From this article in the Times, “A lot of this still has to play out in terms of how parity works,” said Michael J. Fitzpatrick, executive director of the National Alliance on Mental Illness, or NAMI, an advocacy group. But the new law “can change the mental health system in America and really give families and individuals an opportunity to get a level of access to care we could only fantasize about before this became law.”

According to researchers, people with mental illness are more likely to be uninsured, but the landmark Mental Health Parity law passed in 2008 promised only to prevent insurance companies from discriminating (in their deductibles and caps on payments) between physical and mental illnesses and only when their policies already covered mental illness.

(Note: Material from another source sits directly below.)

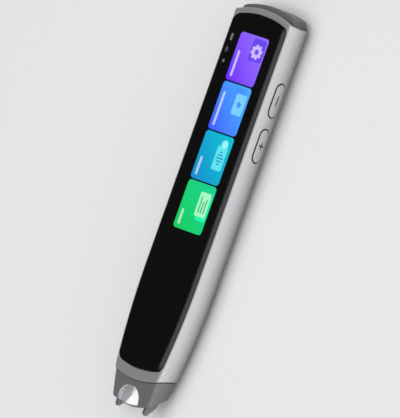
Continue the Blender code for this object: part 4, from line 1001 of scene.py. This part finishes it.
def make_cap(finish):
    """End cap: slices from back to front, with the port and the microphone hole in its end."""
    side = WALL + GAP
    front = CAVITY_TOP - GAP
    profile = []
    for share, inward, rise, from_front in section(side, CAVITY_FRONT_RADIUS - GAP):
        if share == 1:
            profile.append((front + rise if from_front else rise, WIDTH / 2 - side - inward))
    rises = spaced(0, CAP_EDGE, CAP_STEPS)
    heights = {z for z, _ in profile} | {side + rise for rise in rises} | {front - rise for rise in rises}
    rings = []
    for z in sorted(heights):
        for (low, low_x), (high, high_x) in zip(profile, profile[1:]):
            half = low_x + (high_x - low_x) * (z - low) / (high - low)
            if z <= high:
                break
        depth = min(z - side, front - z, CAP_EDGE)
        fall = CAP_EDGE - sqrt(max(CAP_EDGE ** 2 - (CAP_EDGE - depth) ** 2, 0))
        dome = end_outline(WIDTH / 2 - half, TOP_Y - fall, CAP_ARC - fall, CAP_CORNER, 1)
        right = dome + [(half, CAP_FOOT)]
        rings.append([(x, y, z) for x, y in right + [(-x, y) for x, y in right[:0:-1]]])

    def port(out):
        wide = SOCKET_HALF_WIDTH + out
        high = SOCKET_HALF_HEIGHT + out
        return rounded(rectangle(-wide, SOCKET_Z - high, wide, SOCKET_Z + high), SOCKET_CORNER + out)

    def microphone_hole(out):
        return pill((MICROPHONE_X, MICROPHONE_Z), MICROPHONE_RADIUS + out, MICROPHONE_RADIUS + out)

    def on_dome(u, v, depth):
        return (u, TOP_Y - arc_drop(CAP_ARC, u) - depth, v)

    tools = [flared(hole.__name__, hole, on_dome, CAP_HOLE_DEPTH) for hole in (port, microphone_hole)]
    dressed(shaped(loft("top_cap_shell", rings), tools), finish, "pen", "top_cap")


def make_nose(finish):
    """Nose hood: spigot, skin, lip and hollow in one tube, with an arch in front and behind."""
    side = WALL + GAP
    wall = side + NOSE_WALL

    def seam(x, z):
        return sleeve_end(x, z) - GAP

    def spigot_top(x, z):
        return SPIGOT_TOP

    def step(x, z):
        return SLEEVE_END - NOSE_WALL + arc_drop(END_ARC, x)

    def skin(inset, height):
        side_inset = NOSE_INSET + inset
        radius = NOSE_FRONT_RADIUS - inset
        return ring(NOSE_BACK_INSET + inset, radius, lambda y: nose_front(y) - inset, height, side_inset)

    def hollow(back, height):
        side_inset = NOSE_INSET + NOSE_WALL - back
        radius = CAVITY_FRONT_RADIUS + back
        return ring(wall - back, radius, lambda y: nose_front(y) - NOSE_WALL + back, height, side_inset)

    radius = CAVITY_FRONT_RADIUS
    rings = [ring(side, radius - GAP, lambda y: SPIGOT_FRONT, height) for height in (spigot_top, seam)]
    rings += [skin(inset, lambda x, z: seam(x, z) - drop) for inset, drop in rounding(MOUTH_EDGE)]
    for share in spaced(0, 1, NOSE_STEPS)[1:-1]:
        rings.append(skin(0, lambda x, z: seam(x, z) + (nose_lip(x, z) - seam(x, z)) * share))
    lip = rounding(NOSE_EDGE)
    rings += [skin(inset, lambda x, z: nose_lip(x, z) + rise) for inset, rise in reversed(lip)]
    rings += [hollow(back, lambda x, z: nose_lip(x, z) + rise) for back, rise in lip[1:]]
    rings.append(hollow(0, lambda x, z: step(x, z) - NOSE_WALL))
    for height in (step, spigot_top):
        rings.append(ring(wall, radius, lambda y: SPIGOT_FRONT - NOSE_WALL, height))

    flat = BACK_RADIUS - NOSE_BACK_INSET
    flat_in = SIDE_RADIUS - NOSE_BACK_INSET - (SIDE_RADIUS - BACK_RADIUS) * cos(SIDE_TURN)
    top = SLEEVE_END + END_SLANT_SHARE * THICKNESS - BACK_ARCH_DROP
    half = NOSE_HALF_WIDTH - NOSE_INSET - BACK_ARCH_SIDE

    def before(u, v, depth):
        return (u, v, nose_front(v) - depth)

    def behind(u, v, depth):
        beyond = min(max(abs(u) - (half_width(v) - NOSE_INSET - flat_in), 0), flat)
        return (u, v, NOSE_BACK_INSET + flat - sqrt(flat ** 2 - beyond ** 2) + depth)

    def back_arch(out):
        corners = rectangle(-half - out, NOSE_END - BACK_ARCH_OVERRUN, half + out, top + out)
        return rounded(corners, [0, 0, BACK_ARCH_RADIUS + out, BACK_ARCH_RADIUS + out])

    tools = [
        flared("front_arch", lambda out: arch_outline(-out), before, 2 * NOSE_WALL),
        flared("back_arch", back_arch, behind, 2.4 * NOSE_WALL),
    ]
    nose = shaped(loft("nose_hood", rings, True), tools)
    dressed(nose, finish, "pen", "nose_shell")


def make_pane(finish):
    """Clear pane in the front arch."""
    pane = pillow(
        "tip_window_pane", arch_outline(THIN_GAP), -THIN_GAP - PANE_THICKNESS, -THIN_GAP, PANE_EDGE,
        lambda u, v, height: (u, v, nose_front(v) + height),
    )
    dressed(pane, finish, "pen", "tip_window")


def make_fork(finish):
    """Sprung fork: two shaped feet on arms, and a bar with the nub that trips the switch."""
    middle_y = CROSSBAR_TOP - CROSSBAR_LENGTH / 2
    middle_z = CROSSBAR_BACK + CROSSBAR_DEPTH / 2
    bar_end = CROSSBAR_TOP - CROSSBAR_LENGTH
    bar_front = CROSSBAR_BACK + CROSSBAR_DEPTH
    arm_end = FEET_END + FOOT_LENGTH - ARM_DEPTH
    arm_front = FOOT_BACK + ARM_DEPTH
    pad_outer = FOOT_OUTER + PAD_OVERHANG
    foot = [(FEET_END + FOOT_LENGTH * u, FOOT_FRONT - FOOT_DEPTH * v) for u, v in FOOT_SHARES]
    pad = rectangle(bar_end + FORK_HAIR, middle_z, CROSSBAR_TOP - FORK_HAIR, arm_front + PAD_OVERHANG)

    def along_x(u, v, height):
        return (height, u, v)

    def bar(name, corners, radius, low, high, edge=FOOT_EDGE / 2):
        return pillow(name, rounded(corners, radius), low, high, edge, along_x)

    corners = rectangle(bar_end, CROSSBAR_BACK, CROSSBAR_TOP, bar_front)
    fork = bar("tip_fork_feet", corners, FOOT_EDGE, -pad_outer, pad_outer)
    tools = []
    for direction in (-1, 1):
        low, high = sorted((direction * FOOT_INNER, direction * FOOT_OUTER))
        tools.append(bar("foot", foot, FOOT_CORNERS, low, high, FOOT_ROUND))
        corners = rectangle(arm_end, FOOT_BACK + ARM_INSET, middle_y, arm_front)
        tools.append(bar("arm", corners, FOOT_EDGE, low + ARM_INSET, high - ARM_INSET))
        low, high = sorted((direction * (FOOT_INNER - PAD_OVERHANG), direction * (pad_outer - FORK_HAIR)))
        tools.append(bar("pad", pad, FOOT_EDGE, low, high))
    nub = pill((0.0, middle_z), NUB_RADIUS, NUB_RADIUS)
    tools.append(pillow("nub", nub, middle_y, NUB_END, NUB_RADIUS / 3, lambda u, v, height: (u, height, v)))
    dressed(shaped(fork, tools, "UNION"), finish, "fork", "tip_fork")


def make_spring(name, x, finish):
    """Coil spring with closed ends, between the fork's bar and the chassis."""
    end = CROSSBAR_TOP + GAP
    length = SPRING_TOP - end
    coiled = length - 2 * SPRING_WIRE_RADIUS - 2 * SPRING_CLOSED_PITCH
    z = FOOT_BACK + ARM_DEPTH / 2
    rings = []
    for turns in spaced(0, SPRING_TURNS, SPRING_TURNS * ROUND_STEPS):
        angle = tau * turns
        closed = min(turns, 1) + max(turns - SPRING_TURNS + 1, 0)
        y = end + SPRING_WIRE_RADIUS + closed * SPRING_CLOSED_PITCH
        y += coiled * min(max((turns - 1) / (SPRING_TURNS - 2), 0), 1)
        wire = []
        for around in spaced(0, tau, SPRING_WIRE_SIDES)[:-1]:
            radius = SPRING_RADIUS + SPRING_WIRE_RADIUS * cos(around)
            rise = SPRING_WIRE_RADIUS * sin(around)
            wire.append((x + radius * cos(angle), y + rise, z + radius * sin(angle)))
        rings.append(wire)
    spring = dressed(loft(name, rings), finish, "pen", name)
    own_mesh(spring)


# Setting

VIEW_TURN = radians(42)
VIEW_LEAN = radians(19.54745)
VIEW_CENTRE = (-0.00186, -0.0003, 0.00827)
VIEW_DISTANCE = 2.4
VIEW_LENS = 587
FLOOR_DROP = 0.00005

# How bright the surroundings are, from the left (0) to the right (1)
SURROUNDINGS = ((0.0, 0.24), (0.2, 0.27), (0.5, 0.46), (0.75, 0.72), (0.95, 0.88))
END_BRIGHTENING = 0.8
LAMP_PLACE = (0.1, 0.0, 1.0)
LAMP_WIDTH = 0.7
LAMP_LENGTH = 0.8
LAMP_POWER = 5.4


def make_camera():
    """Camera over the pen's right-hand side, as in the photograph."""
    data = bpy.data.cameras.new("camera")
    data.lens = VIEW_LENS
    camera = placed("camera", data)
    turned = Matrix.Rotation(VIEW_TURN, 4, "Y") @ Matrix.Rotation(VIEW_LEAN, 4, "Z")
    camera.matrix_world = Matrix.Translation(VIEW_CENTRE) @ turned @ Matrix.Translation((0, 0, VIEW_DISTANCE))
    bpy.context.scene.camera = camera


def make_floor():
    """Plain pale floor with the faintest grain."""
    finish = Finish("pale_floor", {"Specular IOR Level": 0.1})
    grain = finish.noise(2.0, 3.0)
    finish.shade("Base Color", finish.mix(grain, srgb(224, 224, 224), srgb(227, 227, 227)))
    finish.shade("Roughness", grain.spread(0.85, 0.95))
    shape = bmesh.new()
    bmesh.ops.create_grid(shape, x_segments=8, y_segments=8, size=1.6)
    bmesh.ops.translate(shape, vec=(0, 0, -FLOOR_DROP), verts=shape.verts)
    floor = add_piece("floor", shape)
    floor.data.materials.append(finish.material)


def make_lamp():
    """Soft box overhead, unseen in the pen's mirrors."""
    data = bpy.data.lights.new("overhead_box", "AREA")
    data.shape = "RECTANGLE"
    data.size = LAMP_WIDTH
    data.size_y = LAMP_LENGTH
    data.energy = LAMP_POWER
    lamp = placed("overhead_box", data)
    lamp.location = LAMP_PLACE
    lamp.rotation_euler = lamp.location.to_track_quat("Z", "Y").to_euler()
    lamp.visible_glossy = False


def make_light():
    """Surroundings that brighten from left to right and towards both ends."""
    world = bpy.data.worlds.new("surroundings")
    world.use_nodes = True
    bpy.context.scene.world = world
    nodes = Nodes(world.node_tree)
    place = nodes.output("ShaderNodeTexCoord", name="Generated")
    split = nodes.node("ShaderNodeSeparateXYZ", None, {"Vector": place}).outputs
    across = Value(nodes, split["X"])
    along = Value(nodes, split["Y"])
    ramp = nodes.node("ShaderNodeValToRGB", None, {"Fac": across * 0.5 + 0.5})
    stops = ramp.color_ramp.elements
    while len(stops) < len(SURROUNDINGS):
        stops.new(0.5)
    for stop, (position, level) in zip(stops, SURROUNDINGS):
        stop.position = position
        stop.color = (level, level, level * 1.01, 1.0)
    background = world.node_tree.nodes["Background"]
    nodes.feed(background.inputs["Color"], ramp.outputs["Color"])
    nodes.feed(background.inputs["Strength"], along * along * END_BRIGHTENING + 1)


def paint(finish, *nodes):
    """Give solids that stay as they are a finish of their own."""
    for node in nodes:
        for slot in frame["nodes"][node].material_slots:
            slot.material = finish.material


bpy.context.scene.view_settings.view_transform = "Standard"
make_camera()
make_floor()
make_light()
make_lamp()

STEEL = satin_metal("plain_steel", (186, 188, 190), 0.32)
# The last number of the sleeve's, cap's and nose's finishes is their share of painted shade towards the back
make_sleeve(satin_metal("sleeve_satin_grey", (224, 225, 227), 0.34, METAL_PAINTED_SHADE))
make_glass(cover_glass())
for key in KEY_YS:
    make_key(key, key_metal(key))
make_cap(moulded("cap_dark_grey", (90, 91, 94), (102, 103, 106), 0.42, 0.12, 0.5))
make_nose(moulded("nose_dark_grey", (130, 131, 133), (140, 141, 143), 0.48, 0.72, 0.35))
make_pane(clear_plastic())
make_fork(moulded("fork_dark_grey", (122, 123, 127), (132, 133, 137), 0.36, 0.72))
make_spring("tip_spring_left", -(FOOT_INNER + FOOT_OUTER) / 2, STEEL)
make_spring("tip_spring_right", (FOOT_INNER + FOOT_OUTER) / 2, STEEL)

paint(moulded("chassis_black", (78, 78, 82), (90, 90, 94), 0.6), "inner_chassis")
paint(
    moulded("switch_black", (34, 34, 35), (46, 46, 48), 0.5),
    "tip_switch", "minus_switch_plunger", "plus_switch_plunger", "camera_housing", "speaker_unit",
)
paint(moulded("display_black", (20, 22, 30), (30, 32, 42), 0.2), "display_panel")
paint(moulded("diffuser_white", (226, 228, 229), (236, 238, 239), 0.45), "light_diffuser")
paint(moulded("lamp_yellow", (240, 224, 120), (250, 238, 170), 0.3), "lamp_left", "lamp_right")
paint(circuit_board("board_green"), "main_board", "side_key_board", "camera_board", "lamp_board")
paint(battery_foil("battery_silver"), "battery_cell")
paint(open_foam("foam_black", (22, 22, 22), (42, 42, 42)), "speaker_gasket", "glass_gasket")
paint(coated_lens("lens_violet"), "camera_lens")
paint(satin_metal("plain_brass", (200, 176, 110), 0.3), "tip_switch_plunger")
paint(
    STEEL,
    "display_tray", "processor_shield", "charging_socket", "microphone", "minus_switch", "plus_switch",
    "board_screw_1", "board_screw_2", "board_screw_3", "board_screw_4",
)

The Reform Act now promises far more system wide access as the uninsured become covered. This, of course, brings up many of the same questions about the readiness of the system—particularly in terms of service providers. It will be interesting to watch how this field progresses faced with a truly phenomenal challenge! I recommend reading the article in NPQ referenced above for a rundown of the remarkable history and community-based effort behind the passage of the Parity bill and some of the concerns the service systems may face.—Ruth McCambridge

  • Tom Grinley

    I am hopeful that the convergence of the Parity Act and healthcare reform act will lead to better access to mental health services. I am less hopeful for significant improvements in funding and somewhat concerned about the requirements for charity care. We must remain vigilant during the lengthy implementation process.